• Task goal:
Write the data out again, exactly as given.

--------

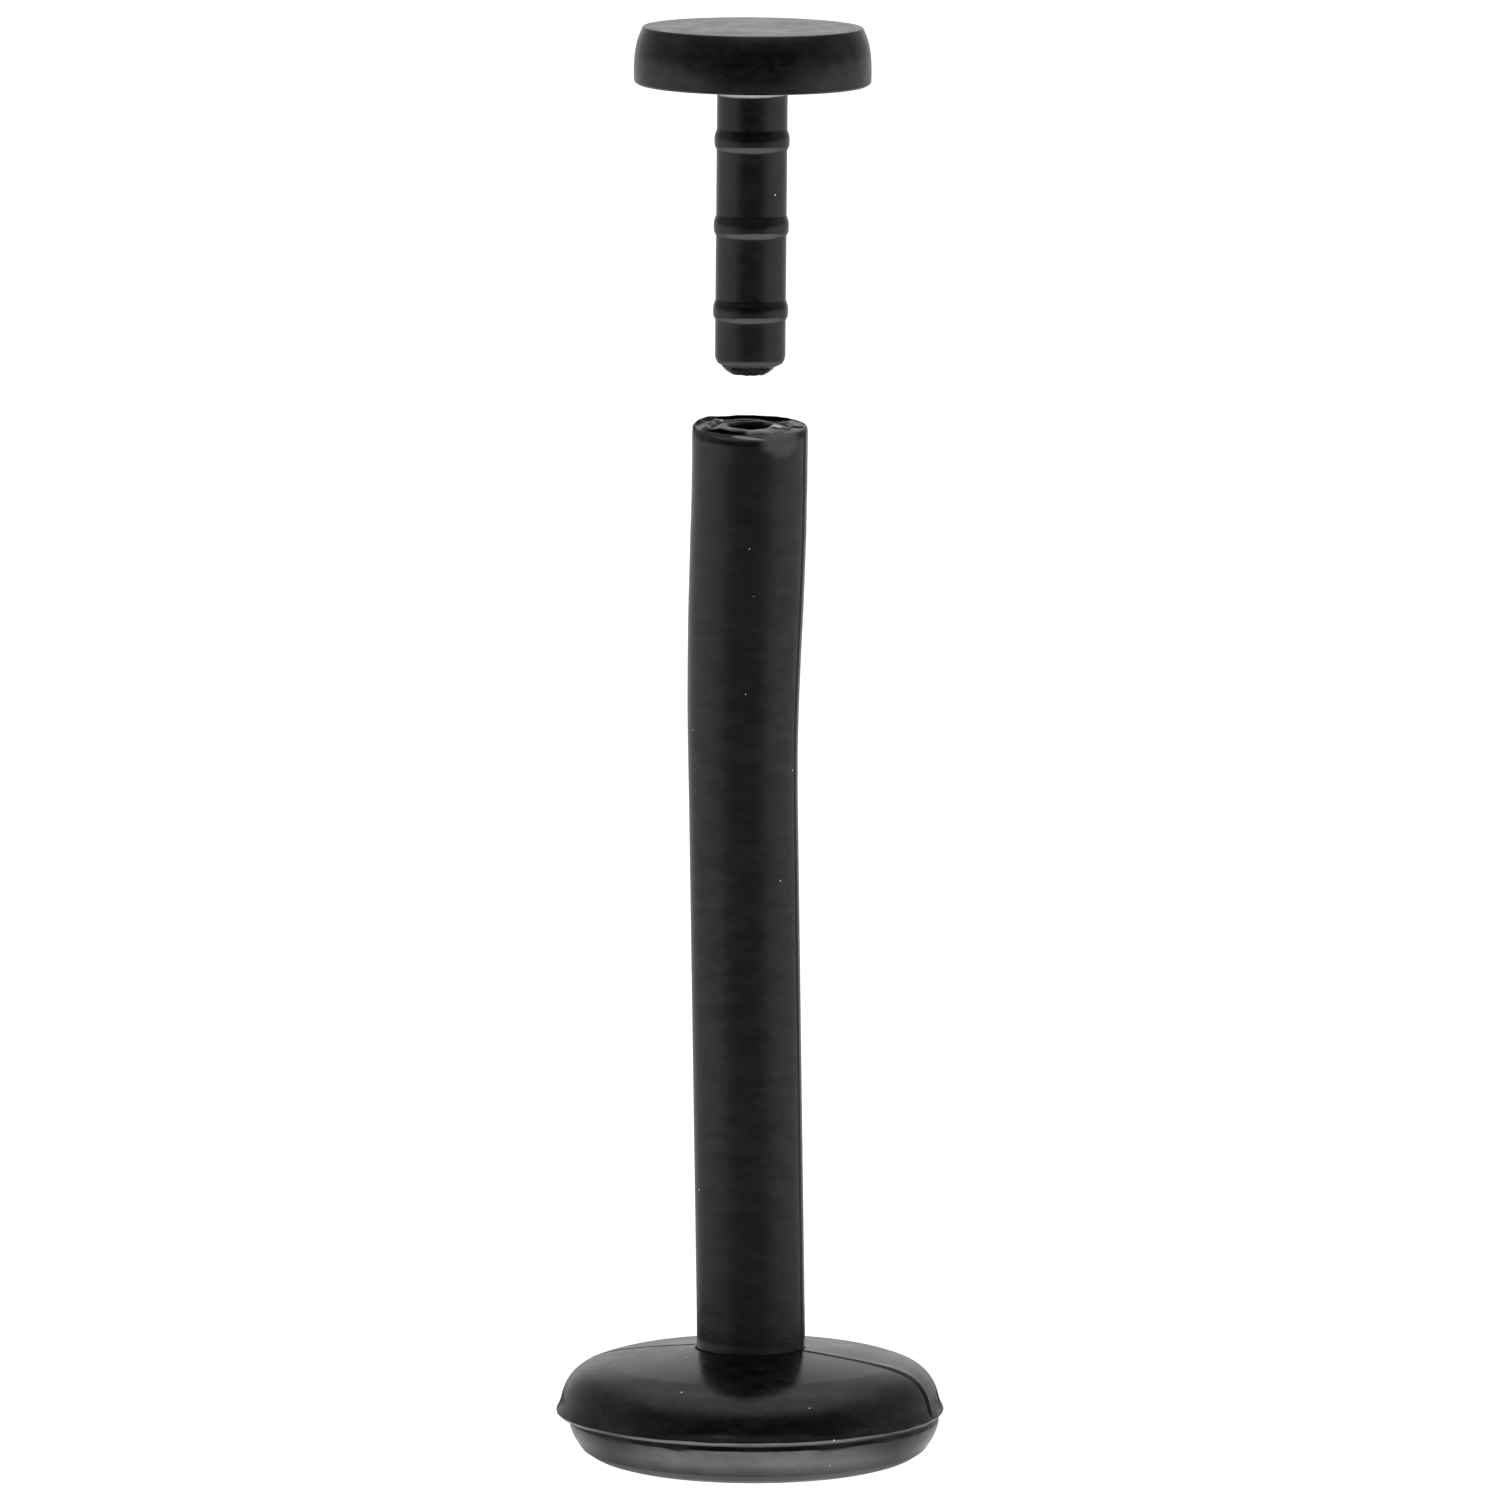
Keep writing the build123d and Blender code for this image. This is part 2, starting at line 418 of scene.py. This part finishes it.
# Disc and pin, one moulding. Outline points are (radius, height, rounding), from the disc's face.
topSet = {
    "steps": 160,
    "longest": 0.09,
    "faceRadius": 1.176,
    "side": ((1.220, -0.10, 0.05), (1.256, -0.235, 0.08), (1.270, -0.40, 0.08)),
    "discDepth": 0.61,
    # the underside, heights from the disc's lower edge: sunk round the pin, where it clears the
    # stem's rim
    "underside": (
        (1.268, 0.022, 0.02), (1.218, -0.010, 0.015), (1.13, -0.012, 0.02), (0.74, 0.062, 0.05),
    ),
    "dish": 0.062,
    "pinRadius": 0.377,
    "pinLength": 3.02,
    "ribRadius": 0.403,
    "ribs": (0.597, 1.516, 2.421),  # below the disc
    "ribHalf": 0.098,
    "nubRadius": 0.272,
    "nubLength": 0.10,
    "nubPit": 0.020,
    # the nub is where the runner was twisted off, so it isn't quite round, level or central
    "nubUpwards": ((0.010, 1.6, 2.0), (0.005, 5.0, 6.0)),
    "nubSideways": ((0.012, 1.9, 9.0),),
    "nubOffset": -0.015,
    "discUneven": ((0.0022, 1.3, 5.0),),
    "seat": (-0.005, 0, -0.020),  # the real piece hangs this much off the nominal line
    # painted highlights: pale lines that stand in for the gloss at the pin's root, under the ribs,
    # round the shoulder and on the nub: half length, half height, colour
    "rootHighlight": (0.60, 0.032, "#c8c8c8"),
    "ribHighlight": (0.48, 0.042, "#585858"),
    "shoulderHighlight": (0.48, 0.050, "#525252"),
    "nubHighlight": (0.26, 0.06, "#2c2c2c"),
}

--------

• Result of the exercise:
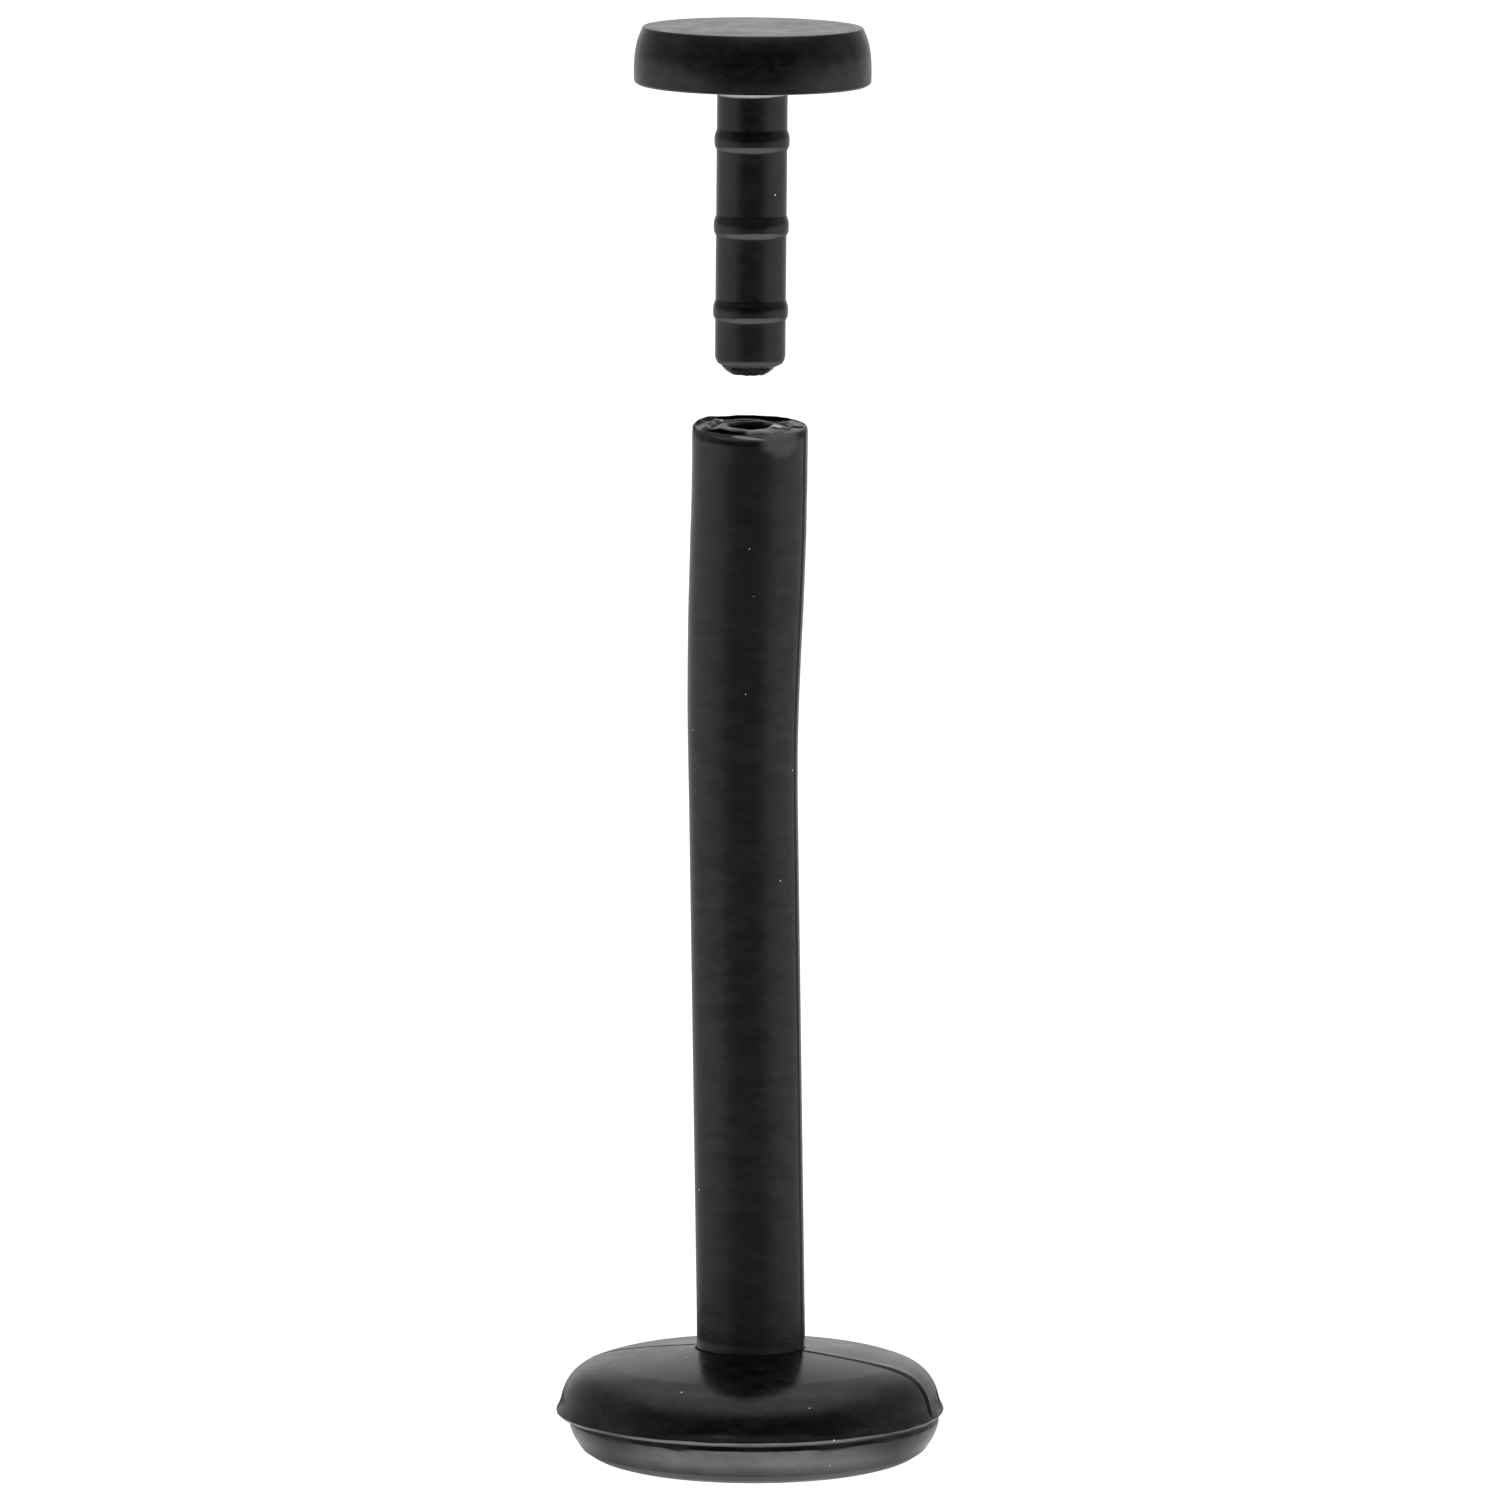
Keep writing the build123d and Blender code for this image. This is part 2, starting at line 418 of scene.py. This part finishes it.
# Disc and pin, one moulding. Outline points are (radius, height, rounding), from the disc's face.
topSet = {
    "steps": 160,
    "longest": 0.09,
    "faceRadius": 1.176,
    "side": ((1.220, -0.10, 0.05), (1.256, -0.235, 0.08), (1.270, -0.40, 0.08)),
    "discDepth": 0.61,
    # the underside, heights from the disc's lower edge: sunk round the pin, where it clears the
    # stem's rim
    "underside": (
        (1.268, 0.022, 0.02), (1.218, -0.010, 0.015), (1.13, -0.012, 0.02), (0.74, 0.062, 0.05),
    ),
    "dish": 0.062,
    "pinRadius": 0.377,
    "pinLength": 3.02,
    "ribRadius": 0.403,
    "ribs": (0.597, 1.516, 2.421),  # below the disc
    "ribHalf": 0.098,
    "nubRadius": 0.272,
    "nubLength": 0.10,
    "nubPit": 0.020,
    # the nub is where the runner was twisted off, so it isn't quite round, level or central
    "nubUpwards": ((0.010, 1.6, 2.0), (0.005, 5.0, 6.0)),
    "nubSideways": ((0.012, 1.9, 9.0),),
    "nubOffset": -0.015,
    "discUneven": ((0.0022, 1.3, 5.0),),
    "seat": (-0.005, 0, -0.020),  # the real piece hangs this much off the nominal line
    # painted highlights: pale lines that stand in for the gloss at the pin's root, under the ribs,
    # round the shoulder and on the nub: half length, half height, colour
    "rootHighlight": (0.60, 0.032, "#c8c8c8"),
    "ribHighlight": (0.48, 0.042, "#585858"),
    "shoulderHighlight": (0.48, 0.050, "#525252"),
    "nubHighlight": (0.26, 0.06, "#2c2c2c"),
}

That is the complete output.